Peg twenty-four was the hotspot all day
Stuart into one of the 4 fish he netted and 9 in total hooked on this peg twenty-four.

It wasn’t to be for any of us however, me on peg one, I never so much as had a look at a fish close in to the dam wall, and on peg twenty-four the fish were clearly visible to my neighbour, but he couldn’t reach them without catching in the trees behind, he said there was a pod of Golden Trout just sat right out in the middle. All round the fishery things just went quiet. There had been 18 fish caught in that initial opening frenzy then the rest of the morning seemed very flat, with only the very odd fish being picked off here and there.

Lunch Break

As ever Morna puts on a wee lunch for the anglers, with a cup of hot soup and a hot roll and sausage plus cakes and biscuits and even a wee nip if you are so inclined. The break at lunch is always a useful pause as the fishing stops throughout the water and the fish often move back in closer to the anglers. It is also a welcome opportunity to warm up on a cold day, though it has to be said this year was particularly mild.

Another angler find success at Peg Twenty-four
Eventual winner, Garry Waugh brings one of his max quota of 5 fish on a peg, to the net on peg twenty-four

Twenty-four strikes golds again

As the whistle blew for recommencement of hostilities, the angler on peg twenty-four, was once again in about the fish and he made no mistakes, netting his max quota of five fish in rapid time. By this time I was up the opposite end of the loch, in the “far bay” and though I did see a fish – a golden trout cruise by, I wasn’t blessed with one taking my flies. By now I had tried both of my two rods, and had used everything from buzzers, to small nymphs to Yellow Dancers, and Diawl Bachs with no luck.

A rare fish taken nea the top pf the loch
Stuart in on a two point fish under the bung- this one was the critical fish that got him the third placing on seven points.

Two pegs up the angler who had started on twenty-four, Stuart, managed to pick up a passing by fish under the bung. For much of the time the wind had dropped right off and pretty much every angler was on buzzers under indicators in the flat calm conditions, even me!

The officials
Keeping things fair, the “officials”

The top end by this time seemed to be on the whole though, a bit of a dead loss, and very few were caught in later sessions up the top end.
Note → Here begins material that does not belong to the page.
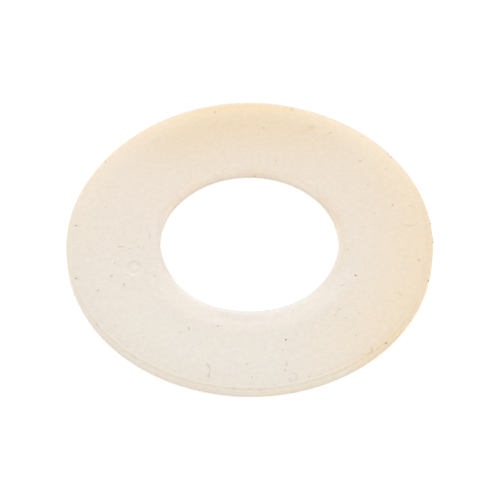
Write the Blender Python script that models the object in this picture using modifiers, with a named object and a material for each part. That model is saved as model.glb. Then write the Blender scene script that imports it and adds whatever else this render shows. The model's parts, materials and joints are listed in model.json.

For my part I decided to conserve my strength ( I cannot tell a lie, I was starting to feel the effects of a relatively long session in my joints), for my last peg.

Final efforts

Peg Nineteen my last stop of the day, was on the island once again with enough of an angle to be able to fish towards the overflow on the dam. I would not be getting anywhere near that but it was evident all afternoon that the fish were sat out from there as angler after angler on peg twenty-four picked off two, three and sometimes even four fish up there. I reckoned a few fish had to be hanging back far enough from the peg that with a really long cast you might be able to attract one your way from the island.

Another angler catches at Peg twenty-four
Another angler “in” on peg twenty-four though I think this one got off before it was netted.

While on peg sixteen I prepared my 9 foot 6inch, 6 weight with the Snowbee XS line- a full floater distance line and tied back on the trusty Christmas tree decoration. I think I tied the weird blob on the dropper too.

On the last peg, the wind was blustery, and at times with a lot of line out your back cast was being picked up by the sharp gusts and made the delivery a bit of a trial, not to mention a bit dangerous as you were at risk of being whipped round the head by the passing line and hooks. However, I stuck with it and spooled out all but the last 8 feet of my line and gave it a big double haul and the line went out with a satisfying smack of the rod as it tightened.

“That cast deserves a fish” said my neighbour and I had to admit I agreed with him. But nothing.

The power of Quality Street

A quallity Golden Trout late in the day
A long range Goldie to close my account.

Just about then, Ian, Alastair’s son was doing the rounds offering all the anglers a wee Christmas sweetie from the tin of Quality Street. I took a chocolate caramel and decided the sugar boost was what I needed to try the whole line. Stripping off all but the last foot of line from the reel I wound up another long cast. It sailed right out, not quite smacking the rod this time but it was a long way, and I fished back the first couple of yards, no doubt straightening it all up when there was a good pull and I had a hefty Golden Trout on the point lure. It put up a bit of a fight which managed to bend the hook on my much battered Christmas Tree decoration, as I got it to the net to end my account for the day on 5 points.

…and the winners were.

The Winners of the competition were:

  1. Garry Waugh ( 9 points)
  2. Malcolm Millar (8 points)
  3. Stuart Marshall (7 points)
The odd fish came in at the dam wall
A fish at the dam wall

Totally 46 fish were caught over the 24 anglers so an average of just shy of 2 fish per rod. The scoring system awarded two points for a first fish on a peg and one for each subsequent one. So using some reverse arithmetic it looks like the most fish that any angler could have caught was 7 as I know Garry had his five on peg twenty-four.

The twenty-four competitors at Swanswater
The Twenty-four anglers who took part (image courtesy of Swanswater Trout Fishery)

The biggest winner though was, of course, Strathcarron Hospice who get about £1000 from the fishery, the raffle ( I blanked here again- not a saugage two years running!) and the takings from the teas and coffees all year.